**The task:** Starting with the line that contains "const concrete = new" and stopping after the line that contains "if empty is", output every line exactly as it stands.

**Data excerpt:**
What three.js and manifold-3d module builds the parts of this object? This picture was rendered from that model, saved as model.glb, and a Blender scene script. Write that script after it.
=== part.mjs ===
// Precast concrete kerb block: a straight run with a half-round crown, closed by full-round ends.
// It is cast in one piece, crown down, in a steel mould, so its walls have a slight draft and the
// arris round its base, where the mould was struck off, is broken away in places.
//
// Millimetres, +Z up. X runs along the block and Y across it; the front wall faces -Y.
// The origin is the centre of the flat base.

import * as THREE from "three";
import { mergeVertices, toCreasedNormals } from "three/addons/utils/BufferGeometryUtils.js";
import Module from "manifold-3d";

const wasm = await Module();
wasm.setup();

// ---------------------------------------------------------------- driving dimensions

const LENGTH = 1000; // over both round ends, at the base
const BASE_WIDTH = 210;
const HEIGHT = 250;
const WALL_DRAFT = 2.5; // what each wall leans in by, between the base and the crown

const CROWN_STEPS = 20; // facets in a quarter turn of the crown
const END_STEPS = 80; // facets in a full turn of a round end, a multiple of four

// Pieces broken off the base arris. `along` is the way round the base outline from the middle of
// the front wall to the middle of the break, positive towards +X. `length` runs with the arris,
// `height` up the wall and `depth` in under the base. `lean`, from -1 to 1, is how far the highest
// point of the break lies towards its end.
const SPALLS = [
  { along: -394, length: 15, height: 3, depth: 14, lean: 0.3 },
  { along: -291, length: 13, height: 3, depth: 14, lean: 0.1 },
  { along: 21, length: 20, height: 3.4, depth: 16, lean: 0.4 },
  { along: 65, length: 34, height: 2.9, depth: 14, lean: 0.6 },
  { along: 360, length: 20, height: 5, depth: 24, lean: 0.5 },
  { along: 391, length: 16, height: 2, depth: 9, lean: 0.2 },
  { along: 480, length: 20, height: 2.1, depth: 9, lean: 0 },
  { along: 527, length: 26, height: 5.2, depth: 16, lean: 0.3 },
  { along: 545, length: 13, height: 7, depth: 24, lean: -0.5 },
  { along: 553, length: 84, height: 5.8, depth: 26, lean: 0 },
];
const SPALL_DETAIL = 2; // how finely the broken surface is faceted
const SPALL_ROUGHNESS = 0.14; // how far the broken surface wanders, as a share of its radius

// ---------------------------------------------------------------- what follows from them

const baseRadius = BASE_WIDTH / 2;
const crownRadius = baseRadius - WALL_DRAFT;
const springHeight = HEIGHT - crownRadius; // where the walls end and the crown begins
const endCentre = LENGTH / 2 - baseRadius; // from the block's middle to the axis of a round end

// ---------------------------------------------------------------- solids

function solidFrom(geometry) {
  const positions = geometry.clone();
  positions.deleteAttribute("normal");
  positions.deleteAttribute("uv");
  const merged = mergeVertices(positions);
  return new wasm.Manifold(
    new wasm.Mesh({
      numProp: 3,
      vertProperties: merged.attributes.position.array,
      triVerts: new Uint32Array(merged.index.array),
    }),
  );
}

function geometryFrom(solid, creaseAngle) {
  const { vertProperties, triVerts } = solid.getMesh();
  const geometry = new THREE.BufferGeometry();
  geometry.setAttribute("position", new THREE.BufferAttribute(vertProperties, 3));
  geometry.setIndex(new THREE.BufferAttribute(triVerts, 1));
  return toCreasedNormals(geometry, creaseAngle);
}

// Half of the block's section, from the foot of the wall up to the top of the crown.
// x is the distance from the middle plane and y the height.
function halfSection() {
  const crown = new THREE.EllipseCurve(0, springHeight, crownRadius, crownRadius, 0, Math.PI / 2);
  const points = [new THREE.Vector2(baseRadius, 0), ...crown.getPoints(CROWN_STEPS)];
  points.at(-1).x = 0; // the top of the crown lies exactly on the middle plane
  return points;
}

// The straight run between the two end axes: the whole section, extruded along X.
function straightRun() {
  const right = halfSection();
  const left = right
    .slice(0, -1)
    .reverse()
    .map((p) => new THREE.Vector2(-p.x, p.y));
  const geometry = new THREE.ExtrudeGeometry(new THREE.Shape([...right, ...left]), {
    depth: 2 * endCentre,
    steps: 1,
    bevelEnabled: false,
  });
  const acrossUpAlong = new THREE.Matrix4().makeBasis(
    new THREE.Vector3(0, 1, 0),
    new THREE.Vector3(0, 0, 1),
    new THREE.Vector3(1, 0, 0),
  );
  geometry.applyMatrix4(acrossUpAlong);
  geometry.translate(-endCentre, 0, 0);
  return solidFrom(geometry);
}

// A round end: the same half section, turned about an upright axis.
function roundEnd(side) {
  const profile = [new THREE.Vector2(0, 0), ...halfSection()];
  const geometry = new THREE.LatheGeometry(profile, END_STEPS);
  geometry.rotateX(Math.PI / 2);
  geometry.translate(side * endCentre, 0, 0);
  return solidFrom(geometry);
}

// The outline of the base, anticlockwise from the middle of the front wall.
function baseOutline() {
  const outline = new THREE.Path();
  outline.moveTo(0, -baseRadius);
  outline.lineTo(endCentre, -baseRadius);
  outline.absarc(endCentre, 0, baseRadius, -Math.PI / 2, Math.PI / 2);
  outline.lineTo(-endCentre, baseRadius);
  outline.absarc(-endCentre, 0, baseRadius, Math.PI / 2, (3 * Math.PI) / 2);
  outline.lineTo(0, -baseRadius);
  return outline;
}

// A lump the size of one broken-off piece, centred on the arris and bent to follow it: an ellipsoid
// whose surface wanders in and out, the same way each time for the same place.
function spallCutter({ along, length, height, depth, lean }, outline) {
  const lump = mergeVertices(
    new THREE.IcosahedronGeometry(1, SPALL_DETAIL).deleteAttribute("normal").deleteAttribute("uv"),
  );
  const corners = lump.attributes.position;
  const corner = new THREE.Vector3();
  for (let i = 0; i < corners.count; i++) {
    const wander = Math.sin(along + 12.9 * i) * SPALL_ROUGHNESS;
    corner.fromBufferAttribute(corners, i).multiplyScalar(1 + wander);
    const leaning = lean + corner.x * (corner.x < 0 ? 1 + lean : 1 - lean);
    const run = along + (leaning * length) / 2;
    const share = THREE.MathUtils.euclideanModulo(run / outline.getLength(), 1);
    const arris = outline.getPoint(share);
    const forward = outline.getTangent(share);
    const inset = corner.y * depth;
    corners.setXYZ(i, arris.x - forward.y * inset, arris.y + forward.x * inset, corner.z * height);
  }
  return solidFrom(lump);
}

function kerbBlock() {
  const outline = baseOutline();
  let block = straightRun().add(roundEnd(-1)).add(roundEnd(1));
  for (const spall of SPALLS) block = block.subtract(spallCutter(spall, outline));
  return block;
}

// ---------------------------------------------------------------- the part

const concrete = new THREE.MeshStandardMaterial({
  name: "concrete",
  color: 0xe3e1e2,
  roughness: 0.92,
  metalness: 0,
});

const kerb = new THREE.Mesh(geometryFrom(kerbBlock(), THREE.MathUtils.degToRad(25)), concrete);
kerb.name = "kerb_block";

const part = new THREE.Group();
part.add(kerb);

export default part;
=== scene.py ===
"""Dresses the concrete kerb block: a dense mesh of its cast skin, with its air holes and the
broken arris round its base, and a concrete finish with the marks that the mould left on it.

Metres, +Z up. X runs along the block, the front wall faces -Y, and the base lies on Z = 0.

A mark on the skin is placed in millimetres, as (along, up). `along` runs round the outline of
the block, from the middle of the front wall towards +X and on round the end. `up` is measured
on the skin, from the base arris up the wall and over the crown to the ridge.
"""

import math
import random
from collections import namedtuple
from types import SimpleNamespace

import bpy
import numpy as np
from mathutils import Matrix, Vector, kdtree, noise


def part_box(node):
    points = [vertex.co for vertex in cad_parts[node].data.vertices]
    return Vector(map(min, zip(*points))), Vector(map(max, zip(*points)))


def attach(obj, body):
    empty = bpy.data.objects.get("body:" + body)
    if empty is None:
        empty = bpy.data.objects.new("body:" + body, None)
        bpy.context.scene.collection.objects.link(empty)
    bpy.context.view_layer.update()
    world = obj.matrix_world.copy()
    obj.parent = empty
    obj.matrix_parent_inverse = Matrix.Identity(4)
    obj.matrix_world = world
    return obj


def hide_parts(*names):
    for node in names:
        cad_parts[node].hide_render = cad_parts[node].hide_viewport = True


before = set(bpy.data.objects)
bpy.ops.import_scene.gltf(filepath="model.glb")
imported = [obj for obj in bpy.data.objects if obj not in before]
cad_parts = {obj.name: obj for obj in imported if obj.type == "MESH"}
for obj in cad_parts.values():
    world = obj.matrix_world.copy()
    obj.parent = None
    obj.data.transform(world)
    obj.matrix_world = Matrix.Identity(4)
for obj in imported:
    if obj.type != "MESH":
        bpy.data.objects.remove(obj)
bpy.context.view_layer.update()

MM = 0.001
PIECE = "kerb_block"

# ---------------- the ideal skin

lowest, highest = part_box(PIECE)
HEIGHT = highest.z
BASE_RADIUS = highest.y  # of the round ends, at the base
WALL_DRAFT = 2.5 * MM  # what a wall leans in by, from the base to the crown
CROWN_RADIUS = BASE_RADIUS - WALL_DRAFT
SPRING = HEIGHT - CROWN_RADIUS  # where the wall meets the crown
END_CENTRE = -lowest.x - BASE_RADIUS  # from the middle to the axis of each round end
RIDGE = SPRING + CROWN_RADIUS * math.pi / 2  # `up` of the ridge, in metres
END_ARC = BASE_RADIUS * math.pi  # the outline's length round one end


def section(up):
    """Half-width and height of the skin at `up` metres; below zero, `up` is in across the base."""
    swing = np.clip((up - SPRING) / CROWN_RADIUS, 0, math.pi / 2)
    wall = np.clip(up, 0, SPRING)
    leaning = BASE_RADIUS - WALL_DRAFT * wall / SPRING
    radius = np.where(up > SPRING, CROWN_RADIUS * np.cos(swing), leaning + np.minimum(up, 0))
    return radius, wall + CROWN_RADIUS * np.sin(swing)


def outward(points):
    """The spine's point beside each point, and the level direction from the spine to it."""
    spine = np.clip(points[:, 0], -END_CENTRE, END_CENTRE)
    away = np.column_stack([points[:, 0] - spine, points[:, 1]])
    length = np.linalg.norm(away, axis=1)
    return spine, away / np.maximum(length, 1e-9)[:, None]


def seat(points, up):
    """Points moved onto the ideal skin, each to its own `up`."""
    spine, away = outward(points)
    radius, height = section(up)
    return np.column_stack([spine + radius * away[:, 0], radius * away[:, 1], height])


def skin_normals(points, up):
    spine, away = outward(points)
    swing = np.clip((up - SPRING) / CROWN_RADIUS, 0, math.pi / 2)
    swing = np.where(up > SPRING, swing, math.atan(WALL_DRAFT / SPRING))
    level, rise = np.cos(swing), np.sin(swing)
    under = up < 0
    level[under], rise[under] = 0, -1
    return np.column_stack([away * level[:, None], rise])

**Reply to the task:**
const concrete = new THREE.MeshStandardMaterial({
  name: "concrete",
  color: 0xe3e1e2,
  roughness: 0.92,
  metalness: 0,
});

const kerb = new THREE.Mesh(geometryFrom(kerbBlock(), THREE.MathUtils.degToRad(25)), concrete);
kerb.name = "kerb_block";

const part = new THREE.Group();
part.add(kerb);

export default part;
=== scene.py ===
"""Dresses the concrete kerb block: a dense mesh of its cast skin, with its air holes and the
broken arris round its base, and a concrete finish with the marks that the mould left on it.

Metres, +Z up. X runs along the block, the front wall faces -Y, and the base lies on Z = 0.

A mark on the skin is placed in millimetres, as (along, up). `along` runs round the outline of
the block, from the middle of the front wall towards +X and on round the end. `up` is measured
on the skin, from the base arris up the wall and over the crown to the ridge.
"""

import math
import random
from collections import namedtuple
from types import SimpleNamespace

import bpy
import numpy as np
from mathutils import Matrix, Vector, kdtree, noise


def part_box(node):
    points = [vertex.co for vertex in cad_parts[node].data.vertices]
    return Vector(map(min, zip(*points))), Vector(map(max, zip(*points)))


def attach(obj, body):
    empty = bpy.data.objects.get("body:" + body)
    if empty is None:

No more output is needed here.